DATA SECTION
%%
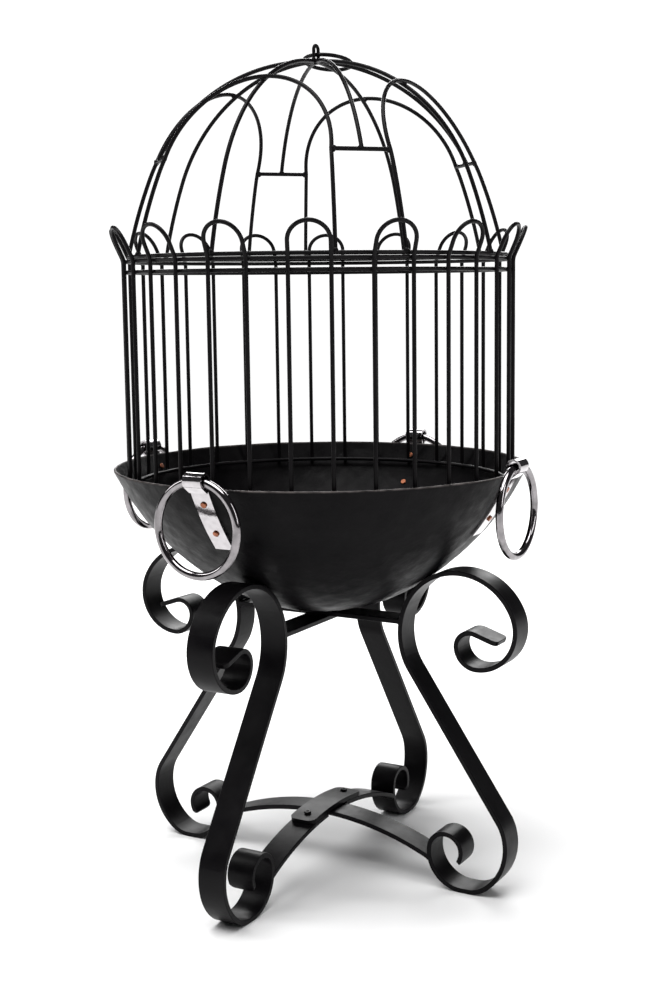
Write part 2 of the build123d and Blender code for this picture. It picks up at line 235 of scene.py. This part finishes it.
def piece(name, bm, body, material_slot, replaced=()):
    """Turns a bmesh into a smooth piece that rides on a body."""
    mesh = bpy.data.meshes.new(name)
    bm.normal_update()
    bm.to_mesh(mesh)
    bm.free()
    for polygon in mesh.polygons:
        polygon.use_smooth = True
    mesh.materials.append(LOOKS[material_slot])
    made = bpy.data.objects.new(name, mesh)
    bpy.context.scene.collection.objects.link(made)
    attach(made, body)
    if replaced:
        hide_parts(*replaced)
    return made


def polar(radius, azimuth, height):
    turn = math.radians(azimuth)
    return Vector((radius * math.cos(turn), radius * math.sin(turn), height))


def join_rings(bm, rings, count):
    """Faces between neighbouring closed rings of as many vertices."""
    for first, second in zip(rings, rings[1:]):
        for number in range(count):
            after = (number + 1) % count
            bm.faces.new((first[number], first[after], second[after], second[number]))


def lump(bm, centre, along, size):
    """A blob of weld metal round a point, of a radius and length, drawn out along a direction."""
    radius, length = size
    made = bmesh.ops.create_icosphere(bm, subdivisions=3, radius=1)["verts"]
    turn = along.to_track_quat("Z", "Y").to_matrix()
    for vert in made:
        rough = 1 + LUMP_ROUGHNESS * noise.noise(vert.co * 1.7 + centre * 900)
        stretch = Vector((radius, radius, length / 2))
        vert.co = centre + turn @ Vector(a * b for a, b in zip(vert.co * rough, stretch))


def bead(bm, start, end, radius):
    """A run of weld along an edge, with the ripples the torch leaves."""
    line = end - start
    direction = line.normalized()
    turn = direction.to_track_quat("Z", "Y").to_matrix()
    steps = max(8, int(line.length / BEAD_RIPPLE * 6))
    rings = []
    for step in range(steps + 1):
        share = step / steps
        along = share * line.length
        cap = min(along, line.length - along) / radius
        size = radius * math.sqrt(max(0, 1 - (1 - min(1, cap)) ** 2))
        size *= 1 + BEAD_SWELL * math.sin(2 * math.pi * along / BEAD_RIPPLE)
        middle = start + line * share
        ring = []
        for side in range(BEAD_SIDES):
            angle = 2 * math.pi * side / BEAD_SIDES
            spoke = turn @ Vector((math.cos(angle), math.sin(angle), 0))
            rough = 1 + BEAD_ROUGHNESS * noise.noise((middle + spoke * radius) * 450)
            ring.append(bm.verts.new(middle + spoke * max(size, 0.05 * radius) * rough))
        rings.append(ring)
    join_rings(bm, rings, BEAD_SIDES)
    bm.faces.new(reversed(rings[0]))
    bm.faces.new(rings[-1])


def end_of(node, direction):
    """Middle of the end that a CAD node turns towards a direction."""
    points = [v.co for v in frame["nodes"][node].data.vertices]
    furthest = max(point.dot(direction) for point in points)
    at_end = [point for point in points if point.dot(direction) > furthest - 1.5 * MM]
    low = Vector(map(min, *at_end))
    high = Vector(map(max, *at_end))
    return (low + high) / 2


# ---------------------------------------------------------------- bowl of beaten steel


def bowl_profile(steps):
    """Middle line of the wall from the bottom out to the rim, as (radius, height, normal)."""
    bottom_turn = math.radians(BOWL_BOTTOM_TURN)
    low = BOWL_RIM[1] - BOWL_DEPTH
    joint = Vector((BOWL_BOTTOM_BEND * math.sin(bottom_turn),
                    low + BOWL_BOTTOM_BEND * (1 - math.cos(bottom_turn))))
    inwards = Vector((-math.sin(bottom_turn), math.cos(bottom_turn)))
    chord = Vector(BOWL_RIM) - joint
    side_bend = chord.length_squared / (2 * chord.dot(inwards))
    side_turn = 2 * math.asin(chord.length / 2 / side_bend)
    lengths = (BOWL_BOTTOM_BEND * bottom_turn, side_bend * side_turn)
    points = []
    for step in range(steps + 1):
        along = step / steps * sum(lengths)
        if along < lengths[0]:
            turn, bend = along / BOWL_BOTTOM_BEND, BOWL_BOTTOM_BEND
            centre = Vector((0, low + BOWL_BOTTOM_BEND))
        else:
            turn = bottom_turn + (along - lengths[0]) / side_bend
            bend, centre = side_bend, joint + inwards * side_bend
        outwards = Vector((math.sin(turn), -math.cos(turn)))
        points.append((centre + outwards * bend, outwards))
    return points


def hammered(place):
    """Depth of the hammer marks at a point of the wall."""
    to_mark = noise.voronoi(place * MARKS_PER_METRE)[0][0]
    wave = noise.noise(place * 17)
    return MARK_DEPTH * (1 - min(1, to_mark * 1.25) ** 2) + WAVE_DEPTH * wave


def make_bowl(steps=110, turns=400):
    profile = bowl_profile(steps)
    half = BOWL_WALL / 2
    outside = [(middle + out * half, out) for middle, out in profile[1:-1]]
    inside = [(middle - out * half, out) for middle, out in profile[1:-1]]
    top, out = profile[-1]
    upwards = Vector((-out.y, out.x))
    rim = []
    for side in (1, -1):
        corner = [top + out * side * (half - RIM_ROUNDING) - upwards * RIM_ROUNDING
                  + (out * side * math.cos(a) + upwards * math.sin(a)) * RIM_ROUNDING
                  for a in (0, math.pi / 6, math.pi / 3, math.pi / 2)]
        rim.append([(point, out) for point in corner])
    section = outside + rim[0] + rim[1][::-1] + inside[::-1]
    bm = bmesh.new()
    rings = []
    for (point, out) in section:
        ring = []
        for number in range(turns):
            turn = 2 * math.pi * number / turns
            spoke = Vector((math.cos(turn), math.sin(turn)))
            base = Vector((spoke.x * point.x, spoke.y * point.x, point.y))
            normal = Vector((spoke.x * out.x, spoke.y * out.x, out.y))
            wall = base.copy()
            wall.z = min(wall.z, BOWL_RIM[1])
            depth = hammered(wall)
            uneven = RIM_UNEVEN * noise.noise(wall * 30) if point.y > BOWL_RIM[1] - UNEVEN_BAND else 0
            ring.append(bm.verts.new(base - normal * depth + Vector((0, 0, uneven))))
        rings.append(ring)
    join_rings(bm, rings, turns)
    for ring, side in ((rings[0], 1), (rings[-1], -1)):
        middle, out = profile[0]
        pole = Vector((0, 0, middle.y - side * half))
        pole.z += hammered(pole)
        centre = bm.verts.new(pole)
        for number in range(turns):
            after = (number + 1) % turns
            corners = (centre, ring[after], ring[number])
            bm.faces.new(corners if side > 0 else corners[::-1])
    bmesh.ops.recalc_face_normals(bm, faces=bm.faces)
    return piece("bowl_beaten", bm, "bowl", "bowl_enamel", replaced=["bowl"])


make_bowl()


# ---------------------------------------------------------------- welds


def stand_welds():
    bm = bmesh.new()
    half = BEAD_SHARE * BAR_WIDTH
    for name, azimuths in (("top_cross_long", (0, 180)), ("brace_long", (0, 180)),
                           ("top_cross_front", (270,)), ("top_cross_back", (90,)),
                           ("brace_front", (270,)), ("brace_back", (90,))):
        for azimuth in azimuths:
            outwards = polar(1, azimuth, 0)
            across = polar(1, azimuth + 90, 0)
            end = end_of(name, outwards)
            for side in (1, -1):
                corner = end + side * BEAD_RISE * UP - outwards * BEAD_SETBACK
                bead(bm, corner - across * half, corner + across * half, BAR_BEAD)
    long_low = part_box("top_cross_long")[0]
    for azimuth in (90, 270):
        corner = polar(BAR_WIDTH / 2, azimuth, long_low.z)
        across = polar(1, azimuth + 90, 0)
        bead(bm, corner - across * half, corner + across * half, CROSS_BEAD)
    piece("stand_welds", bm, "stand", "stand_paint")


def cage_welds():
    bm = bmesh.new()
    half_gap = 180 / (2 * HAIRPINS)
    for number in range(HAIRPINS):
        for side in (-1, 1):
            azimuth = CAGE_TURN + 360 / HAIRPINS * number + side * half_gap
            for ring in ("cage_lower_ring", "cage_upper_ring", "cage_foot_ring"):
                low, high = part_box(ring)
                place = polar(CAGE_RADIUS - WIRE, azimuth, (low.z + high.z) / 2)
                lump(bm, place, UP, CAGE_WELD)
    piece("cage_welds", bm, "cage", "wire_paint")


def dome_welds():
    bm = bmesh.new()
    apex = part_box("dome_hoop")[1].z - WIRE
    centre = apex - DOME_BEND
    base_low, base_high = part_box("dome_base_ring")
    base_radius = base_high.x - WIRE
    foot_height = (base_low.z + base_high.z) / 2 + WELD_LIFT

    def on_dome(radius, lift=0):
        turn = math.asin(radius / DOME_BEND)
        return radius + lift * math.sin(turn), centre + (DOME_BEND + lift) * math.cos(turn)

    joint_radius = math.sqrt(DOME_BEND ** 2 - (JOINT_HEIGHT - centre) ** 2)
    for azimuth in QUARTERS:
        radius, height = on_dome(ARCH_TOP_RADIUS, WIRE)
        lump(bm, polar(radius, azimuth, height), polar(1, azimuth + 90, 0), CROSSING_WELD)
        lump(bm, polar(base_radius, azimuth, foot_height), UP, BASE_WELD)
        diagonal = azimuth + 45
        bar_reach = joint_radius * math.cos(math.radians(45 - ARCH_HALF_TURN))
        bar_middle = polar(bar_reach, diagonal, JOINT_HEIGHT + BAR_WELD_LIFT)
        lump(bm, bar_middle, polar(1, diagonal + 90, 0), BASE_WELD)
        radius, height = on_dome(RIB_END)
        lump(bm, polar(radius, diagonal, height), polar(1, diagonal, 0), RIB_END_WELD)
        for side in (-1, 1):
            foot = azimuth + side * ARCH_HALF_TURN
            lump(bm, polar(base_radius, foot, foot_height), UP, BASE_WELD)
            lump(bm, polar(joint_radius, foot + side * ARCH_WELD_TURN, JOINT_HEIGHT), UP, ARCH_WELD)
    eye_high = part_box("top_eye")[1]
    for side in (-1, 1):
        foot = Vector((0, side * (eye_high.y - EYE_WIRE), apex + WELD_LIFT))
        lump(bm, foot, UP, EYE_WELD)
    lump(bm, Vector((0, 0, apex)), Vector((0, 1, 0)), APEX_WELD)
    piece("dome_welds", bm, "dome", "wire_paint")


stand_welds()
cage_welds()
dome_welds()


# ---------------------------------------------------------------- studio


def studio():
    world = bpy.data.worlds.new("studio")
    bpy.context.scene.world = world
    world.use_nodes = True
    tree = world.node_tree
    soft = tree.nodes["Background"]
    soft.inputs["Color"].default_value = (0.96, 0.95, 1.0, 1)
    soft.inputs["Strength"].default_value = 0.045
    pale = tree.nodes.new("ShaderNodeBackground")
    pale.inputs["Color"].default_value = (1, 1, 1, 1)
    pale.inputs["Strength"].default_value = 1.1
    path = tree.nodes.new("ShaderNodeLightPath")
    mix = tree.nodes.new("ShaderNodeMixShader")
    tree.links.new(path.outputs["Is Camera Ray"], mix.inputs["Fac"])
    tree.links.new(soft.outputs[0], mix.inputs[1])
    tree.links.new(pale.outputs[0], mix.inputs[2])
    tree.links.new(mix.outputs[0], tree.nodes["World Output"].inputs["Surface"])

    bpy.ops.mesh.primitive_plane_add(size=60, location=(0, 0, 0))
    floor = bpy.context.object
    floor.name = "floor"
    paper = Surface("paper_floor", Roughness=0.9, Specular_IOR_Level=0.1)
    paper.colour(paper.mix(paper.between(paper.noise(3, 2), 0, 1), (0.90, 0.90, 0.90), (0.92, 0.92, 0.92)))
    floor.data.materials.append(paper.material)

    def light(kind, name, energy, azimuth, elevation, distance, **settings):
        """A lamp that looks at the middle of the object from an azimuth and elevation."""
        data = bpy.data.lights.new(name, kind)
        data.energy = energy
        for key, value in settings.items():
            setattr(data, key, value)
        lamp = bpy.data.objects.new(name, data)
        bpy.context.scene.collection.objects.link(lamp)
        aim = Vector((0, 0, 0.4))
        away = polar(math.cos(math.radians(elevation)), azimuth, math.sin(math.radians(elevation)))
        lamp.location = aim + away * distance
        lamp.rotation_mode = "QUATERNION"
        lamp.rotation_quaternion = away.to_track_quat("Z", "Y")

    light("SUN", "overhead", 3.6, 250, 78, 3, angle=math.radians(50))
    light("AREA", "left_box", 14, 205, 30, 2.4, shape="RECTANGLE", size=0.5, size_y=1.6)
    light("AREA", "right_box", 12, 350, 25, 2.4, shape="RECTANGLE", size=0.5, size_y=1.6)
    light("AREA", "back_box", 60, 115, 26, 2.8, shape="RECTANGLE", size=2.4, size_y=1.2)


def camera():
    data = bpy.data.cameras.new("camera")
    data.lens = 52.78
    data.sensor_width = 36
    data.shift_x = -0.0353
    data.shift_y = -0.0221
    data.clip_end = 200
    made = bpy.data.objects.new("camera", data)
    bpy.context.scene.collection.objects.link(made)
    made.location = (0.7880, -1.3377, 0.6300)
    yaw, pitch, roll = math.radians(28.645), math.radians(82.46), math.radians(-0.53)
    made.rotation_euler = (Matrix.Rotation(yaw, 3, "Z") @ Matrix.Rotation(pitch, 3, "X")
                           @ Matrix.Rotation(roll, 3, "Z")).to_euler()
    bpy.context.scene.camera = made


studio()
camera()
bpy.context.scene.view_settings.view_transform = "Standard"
%%
WHAT TO WORK ON
Everything from the first line above through the line that contains "return Vector((radius *" should be duplicated exactly, please, and nothing beyond it.

THE COMPLETED TASK
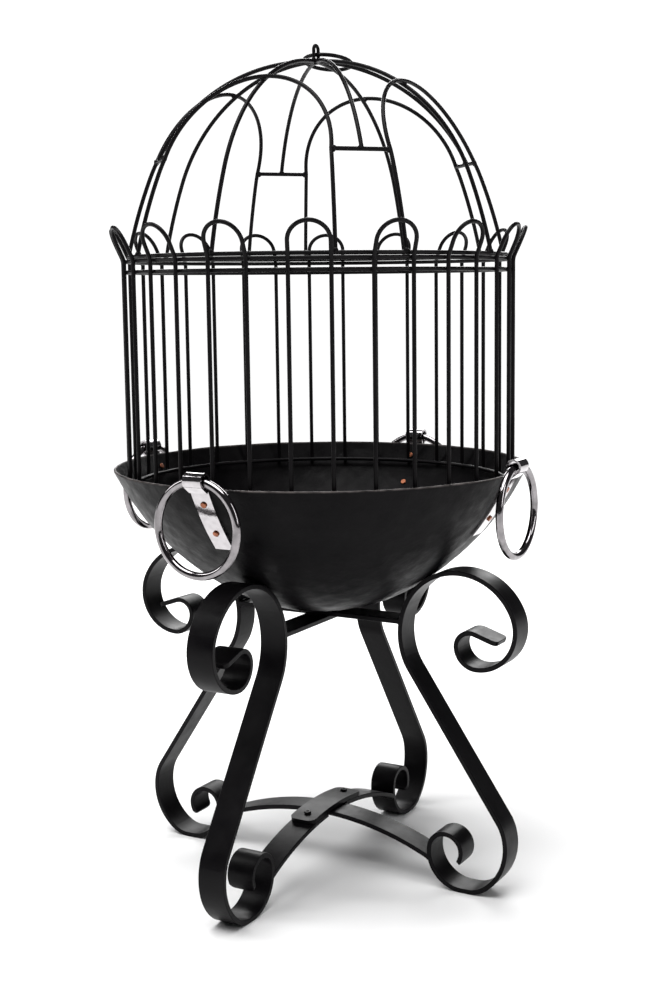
Write part 2 of the build123d and Blender code for this picture. It picks up at line 235 of scene.py. This part finishes it.
def piece(name, bm, body, material_slot, replaced=()):
    """Turns a bmesh into a smooth piece that rides on a body."""
    mesh = bpy.data.meshes.new(name)
    bm.normal_update()
    bm.to_mesh(mesh)
    bm.free()
    for polygon in mesh.polygons:
        polygon.use_smooth = True
    mesh.materials.append(LOOKS[material_slot])
    made = bpy.data.objects.new(name, mesh)
    bpy.context.scene.collection.objects.link(made)
    attach(made, body)
    if replaced:
        hide_parts(*replaced)
    return made


def polar(radius, azimuth, height):
    turn = math.radians(azimuth)
    return Vector((radius * math.cos(turn), radius * math.sin(turn), height))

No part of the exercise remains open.